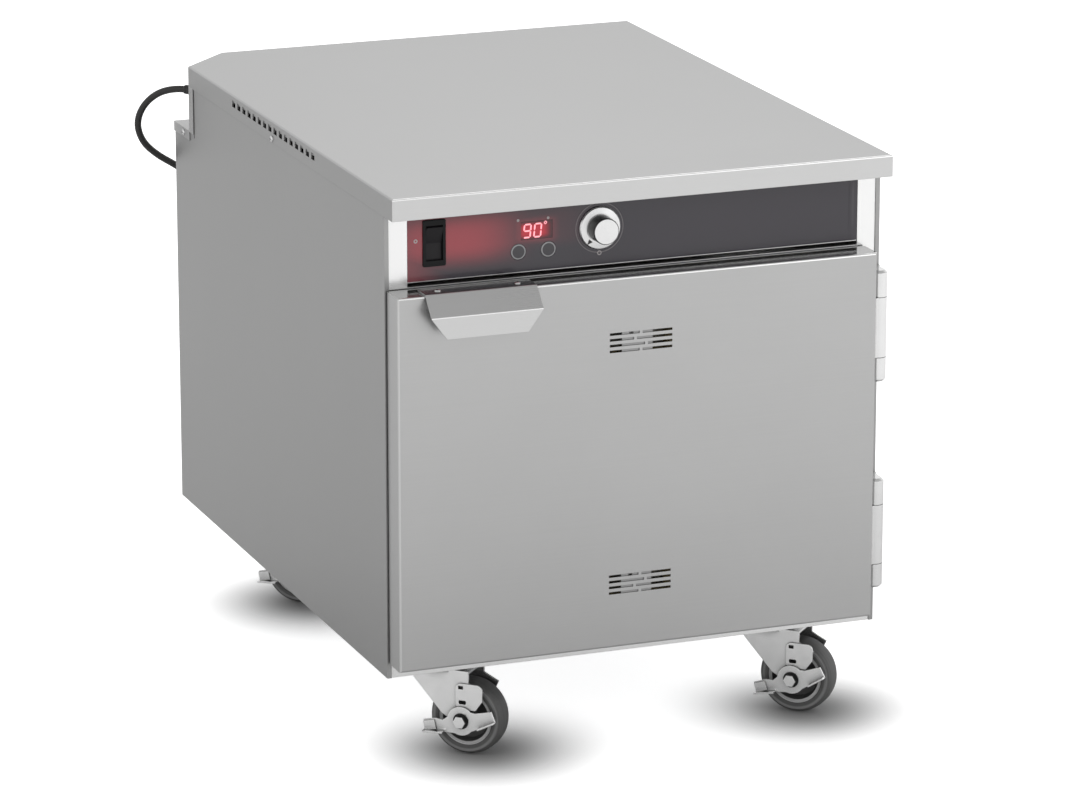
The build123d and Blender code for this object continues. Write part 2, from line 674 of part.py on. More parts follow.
def plenum_walls():
    """The four upright walls of the fan tray: the air leaves through slots in the left and right ones."""
    x, y0, y1, low = plenum_sides()
    low += SHEET
    walls = [block(-x, x, y0, y0 + SHEET, low, CHAMBER_TOP), block(-x, x, y1 - SHEET, y1, low, CHAMBER_TOP)]
    for x0, x1 in ((-x, -x + SHEET), (x - SHEET, x)):
        wall = block(x0, x1, y0 + SHEET, y1 - SHEET, low, CHAMBER_TOP)
        for number in range(-3, 4):
            slot_y = CHAMBER_MID_Y + number * PLENUM_D / 8
            wall -= block(x0 - 1, x1 + 1, slot_y - 12, slot_y + 12, low + 19, low + 33)
        walls.append(wall)
    return walls


def blower_wheel():
    """A centrifugal wheel with curved blades between a backplate and a ring, and its shaft."""
    top = CHAMBER_TOP - 8
    low = top - WHEEL_FAN_H
    radius = WHEEL_FAN_D / 2
    plate = disc(0, 0, top - 1.5, top, radius)
    ring = disc(0, 0, low, low + 1.5, radius) - disc(0, 0, low - 1, low + 3, radius - 22)
    hub = disc(0, 0, top - 16, top, 12) + disc(0, 0, top, WOOL_TOP_Z + 30, MOTOR_SHAFT_D / 2)
    wheel = join(plate, hub)
    inner, outer = radius - 22, radius - 1
    for number in range(FAN_BLADES):
        arc = ThreePointArc((inner, 0), ((inner + outer) / 2, 3.5), (outer, 0))
        back = ThreePointArc((outer, 1.4), ((inner + outer) / 2, 4.9), (inner, 1.4))
        face = make_face(Wire([*arc.edges(), *Line(arc @ 1, back @ 0).edges(), *back.edges(),
                               *Line(back @ 1, arc @ 0).edges()]))
        blade = Pos(0, 0, low + 0.5) * extrude(face, WHEEL_FAN_H - 1)
        wheel += Rot(0, 0, number * 360 / FAN_BLADES) * blade
    return Pos(0, CHAMBER_MID_Y, 0) * join(wheel, ring)


def blower_motor():
    """The fan motor, standing on the insulation over the chamber."""
    low = WOOL_TOP_Z
    flange = disc(0, CHAMBER_MID_Y, low, low + 3, MOTOR_D / 2 + 14)
    body = disc(0, CHAMBER_MID_Y, low + 3, low + 3 + MOTOR_H, MOTOR_D / 2)
    body = fillet(body.faces().sort_by(Axis.Z)[-1].edges(), 6)
    bore = disc(0, CHAMBER_MID_Y, low - 1, low + MOTOR_BORE, MOTOR_SHAFT_D / 2 + PIN_FIT)
    return join(flange, body) - bore


def temperature_probe():
    """A thin tube hung from the chamber roof by two clips."""
    y = CHAMBER_Y + CHAMBER_D - PROBE_FROM_BACK
    z = CHAMBER_TOP - PROBE_DROP
    probe = rod_x(y, z, -PROBE_L / 2, PROBE_L / 2, PROBE_D / 2)
    for x in (-PROBE_CLIPS / 2, PROBE_CLIPS / 2):
        probe += block(x - 5, x + 5, y - 1, y + 1, z + 1, CHAMBER_TOP)
    return probe


def tray_racks():
    """Two lift-out racks of angled slides for full-size trays, one against each chamber wall."""
    y0, y1 = CHAMBER_Y + RACK_END, CHAMBER_Y + CHAMBER_D - RACK_END
    wall = CHAMBER_W / 2
    z1 = CHAMBER_TOP - RACK_END
    posts = []
    for y in (y0, (y0 + y1 - RACK_POST) / 2, y1 - RACK_POST):
        posts.append(block(wall - 6, wall - FIT, y, y + RACK_POST, CHAMBER_Z + CHAMBER_R, z1))
    rack = posts
    for number in range(RACK_SLIDES):
        z = CHAMBER_Z + RACK_FIRST + number * RACK_PITCH
        ledge = block(wall - RACK_T, wall - 6, y0, y1, z, z + RACK_SHEET)
        upstand = block(wall - 6 - RACK_SHEET, wall - 6, y0, y1, z, z + 14)
        rack = rack + [ledge, upstand]
    right = join(*rack)
    return right, mirror(right, about=Plane.YZ)


# Door

def vent_slots(rise, splits):
    """Four rows of paired slots, each row split at its own place along the width."""
    slots = []
    left = VENT_MID_X - VENT_W / 2
    for number, split in enumerate(splits):
        z = VENT_MID_Z + rise + (1.5 - number) * VENT_ROW_PITCH
        middle = left + split * VENT_W
        for x0, x1 in ((left, middle - VENT_SLOT_GAP / 2), (middle + VENT_SLOT_GAP / 2, left + VENT_W)):
            slots.append((x0, x1, z - VENT_SLOT_H / 2, z + VENT_SLOT_H / 2))
    return slots


def all_vent_slots():
    mirrored = [1 - split for split in VENT_SPLITS]
    return vent_slots(VENT_RISE, VENT_SPLITS) + vent_slots(-VENT_RISE, mirrored)


def vent_windows(grow):
    """The two spaces behind the slot groups, as x0, x1, z0, z1."""
    half_w = VENT_W / 2 + grow
    half_h = 2 * VENT_ROW_PITCH + grow
    rows = []
    for rise in (VENT_RISE, -VENT_RISE):
        z = VENT_MID_Z + rise
        rows.append((VENT_MID_X - half_w, VENT_MID_X + half_w, z - half_h, z + half_h))
    return rows


def pull_screw_points():
    """Where the two screws go down through the pull's flange into the door."""
    y = DOOR_FRONT + 0.45 * PULL_FLANGE
    middle = PULL_X - X_SIDE
    return [(middle - PULL_SCREW_SPACING / 2, y), (middle + PULL_SCREW_SPACING / 2, y)]


def door_skin():
    """The outer pan of the door."""
    skin = block(DOOR_X0, DOOR_X1, DOOR_FRONT, DOOR_BACK, DOOR_Z0, DOOR_Z1)
    skin = fillet(skin.faces().sort_by(Axis.Y)[0].edges(), DOOR_EDGE_R)
    inner = block(DOOR_X0 + SHEET, DOOR_X1 - SHEET, DOOR_FRONT + SHEET, DOOR_BACK,
                  DOOR_Z0 + SHEET, DOOR_Z1 - SHEET)
    skin -= fillet(inner.faces().sort_by(Axis.Y)[0].edges(), DOOR_EDGE_R - SHEET)
    for x0, x1, z0, z1 in all_vent_slots():
        skin -= block(x0, x1, DOOR_FRONT - 1, DOOR_FRONT + 2 * SHEET, z0, z1)
    for x, y in pull_screw_points():
        skin -= disc(x, y, DOOR_Z1 - 4, DOOR_Z1 + 1, SCREW_D / 2 + FIT)
    return skin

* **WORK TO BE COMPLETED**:
Reproduce the data in full, exactly as presented.

* **SOLUTION TO THE PROBLEM**:
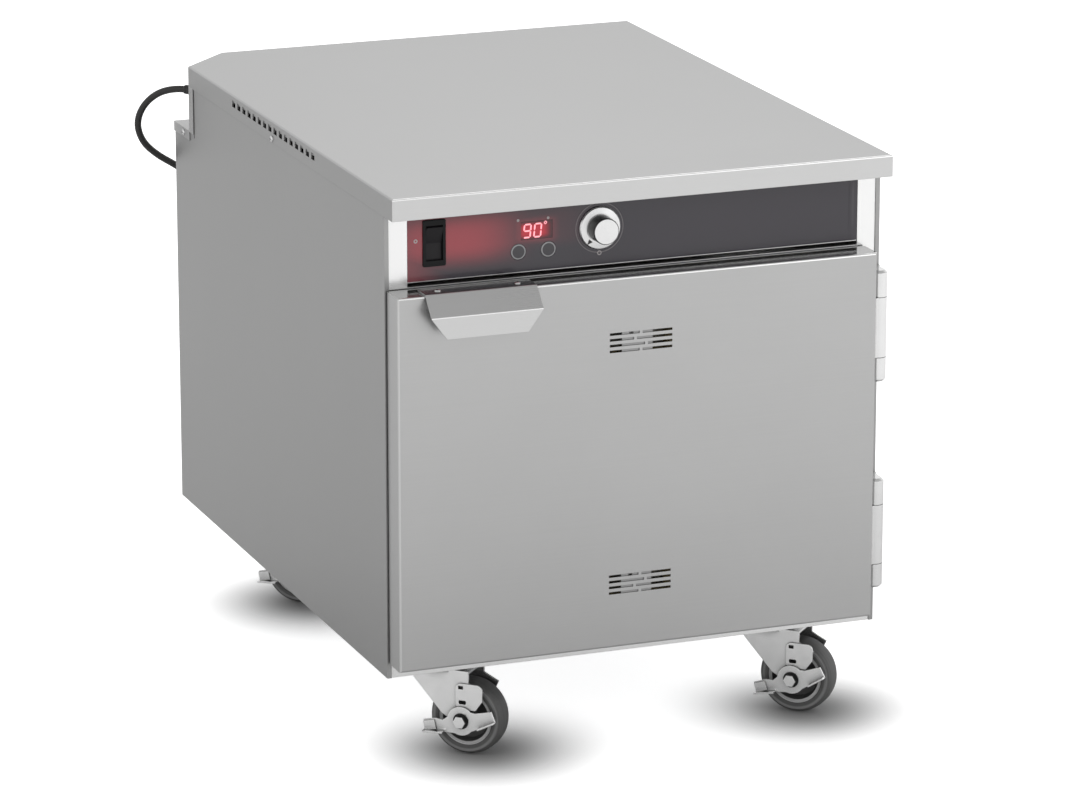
The build123d and Blender code for this object continues. Write part 2, from line 674 of part.py on. More parts follow.
def plenum_walls():
    """The four upright walls of the fan tray: the air leaves through slots in the left and right ones."""
    x, y0, y1, low = plenum_sides()
    low += SHEET
    walls = [block(-x, x, y0, y0 + SHEET, low, CHAMBER_TOP), block(-x, x, y1 - SHEET, y1, low, CHAMBER_TOP)]
    for x0, x1 in ((-x, -x + SHEET), (x - SHEET, x)):
        wall = block(x0, x1, y0 + SHEET, y1 - SHEET, low, CHAMBER_TOP)
        for number in range(-3, 4):
            slot_y = CHAMBER_MID_Y + number * PLENUM_D / 8
            wall -= block(x0 - 1, x1 + 1, slot_y - 12, slot_y + 12, low + 19, low + 33)
        walls.append(wall)
    return walls


def blower_wheel():
    """A centrifugal wheel with curved blades between a backplate and a ring, and its shaft."""
    top = CHAMBER_TOP - 8
    low = top - WHEEL_FAN_H
    radius = WHEEL_FAN_D / 2
    plate = disc(0, 0, top - 1.5, top, radius)
    ring = disc(0, 0, low, low + 1.5, radius) - disc(0, 0, low - 1, low + 3, radius - 22)
    hub = disc(0, 0, top - 16, top, 12) + disc(0, 0, top, WOOL_TOP_Z + 30, MOTOR_SHAFT_D / 2)
    wheel = join(plate, hub)
    inner, outer = radius - 22, radius - 1
    for number in range(FAN_BLADES):
        arc = ThreePointArc((inner, 0), ((inner + outer) / 2, 3.5), (outer, 0))
        back = ThreePointArc((outer, 1.4), ((inner + outer) / 2, 4.9), (inner, 1.4))
        face = make_face(Wire([*arc.edges(), *Line(arc @ 1, back @ 0).edges(), *back.edges(),
                               *Line(back @ 1, arc @ 0).edges()]))
        blade = Pos(0, 0, low + 0.5) * extrude(face, WHEEL_FAN_H - 1)
        wheel += Rot(0, 0, number * 360 / FAN_BLADES) * blade
    return Pos(0, CHAMBER_MID_Y, 0) * join(wheel, ring)


def blower_motor():
    """The fan motor, standing on the insulation over the chamber."""
    low = WOOL_TOP_Z
    flange = disc(0, CHAMBER_MID_Y, low, low + 3, MOTOR_D / 2 + 14)
    body = disc(0, CHAMBER_MID_Y, low + 3, low + 3 + MOTOR_H, MOTOR_D / 2)
    body = fillet(body.faces().sort_by(Axis.Z)[-1].edges(), 6)
    bore = disc(0, CHAMBER_MID_Y, low - 1, low + MOTOR_BORE, MOTOR_SHAFT_D / 2 + PIN_FIT)
    return join(flange, body) - bore


def temperature_probe():
    """A thin tube hung from the chamber roof by two clips."""
    y = CHAMBER_Y + CHAMBER_D - PROBE_FROM_BACK
    z = CHAMBER_TOP - PROBE_DROP
    probe = rod_x(y, z, -PROBE_L / 2, PROBE_L / 2, PROBE_D / 2)
    for x in (-PROBE_CLIPS / 2, PROBE_CLIPS / 2):
        probe += block(x - 5, x + 5, y - 1, y + 1, z + 1, CHAMBER_TOP)
    return probe


def tray_racks():
    """Two lift-out racks of angled slides for full-size trays, one against each chamber wall."""
    y0, y1 = CHAMBER_Y + RACK_END, CHAMBER_Y + CHAMBER_D - RACK_END
    wall = CHAMBER_W / 2
    z1 = CHAMBER_TOP - RACK_END
    posts = []
    for y in (y0, (y0 + y1 - RACK_POST) / 2, y1 - RACK_POST):
        posts.append(block(wall - 6, wall - FIT, y, y + RACK_POST, CHAMBER_Z + CHAMBER_R, z1))
    rack = posts
    for number in range(RACK_SLIDES):
        z = CHAMBER_Z + RACK_FIRST + number * RACK_PITCH
        ledge = block(wall - RACK_T, wall - 6, y0, y1, z, z + RACK_SHEET)
        upstand = block(wall - 6 - RACK_SHEET, wall - 6, y0, y1, z, z + 14)
        rack = rack + [ledge, upstand]
    right = join(*rack)
    return right, mirror(right, about=Plane.YZ)


# Door

def vent_slots(rise, splits):
    """Four rows of paired slots, each row split at its own place along the width."""
    slots = []
    left = VENT_MID_X - VENT_W / 2
    for number, split in enumerate(splits):
        z = VENT_MID_Z + rise + (1.5 - number) * VENT_ROW_PITCH
        middle = left + split * VENT_W
        for x0, x1 in ((left, middle - VENT_SLOT_GAP / 2), (middle + VENT_SLOT_GAP / 2, left + VENT_W)):
            slots.append((x0, x1, z - VENT_SLOT_H / 2, z + VENT_SLOT_H / 2))
    return slots


def all_vent_slots():
    mirrored = [1 - split for split in VENT_SPLITS]
    return vent_slots(VENT_RISE, VENT_SPLITS) + vent_slots(-VENT_RISE, mirrored)


def vent_windows(grow):
    """The two spaces behind the slot groups, as x0, x1, z0, z1."""
    half_w = VENT_W / 2 + grow
    half_h = 2 * VENT_ROW_PITCH + grow
    rows = []
    for rise in (VENT_RISE, -VENT_RISE):
        z = VENT_MID_Z + rise
        rows.append((VENT_MID_X - half_w, VENT_MID_X + half_w, z - half_h, z + half_h))
    return rows


def pull_screw_points():
    """Where the two screws go down through the pull's flange into the door."""
    y = DOOR_FRONT + 0.45 * PULL_FLANGE
    middle = PULL_X - X_SIDE
    return [(middle - PULL_SCREW_SPACING / 2, y), (middle + PULL_SCREW_SPACING / 2, y)]


def door_skin():
    """The outer pan of the door."""
    skin = block(DOOR_X0, DOOR_X1, DOOR_FRONT, DOOR_BACK, DOOR_Z0, DOOR_Z1)
    skin = fillet(skin.faces().sort_by(Axis.Y)[0].edges(), DOOR_EDGE_R)
    inner = block(DOOR_X0 + SHEET, DOOR_X1 - SHEET, DOOR_FRONT + SHEET, DOOR_BACK,
                  DOOR_Z0 + SHEET, DOOR_Z1 - SHEET)
    skin -= fillet(inner.faces().sort_by(Axis.Y)[0].edges(), DOOR_EDGE_R - SHEET)
    for x0, x1, z0, z1 in all_vent_slots():
        skin -= block(x0, x1, DOOR_FRONT - 1, DOOR_FRONT + 2 * SHEET, z0, z1)
    for x, y in pull_screw_points():
        skin -= disc(x, y, DOOR_Z1 - 4, DOOR_Z1 + 1, SCREW_D / 2 + FIT)
    return skin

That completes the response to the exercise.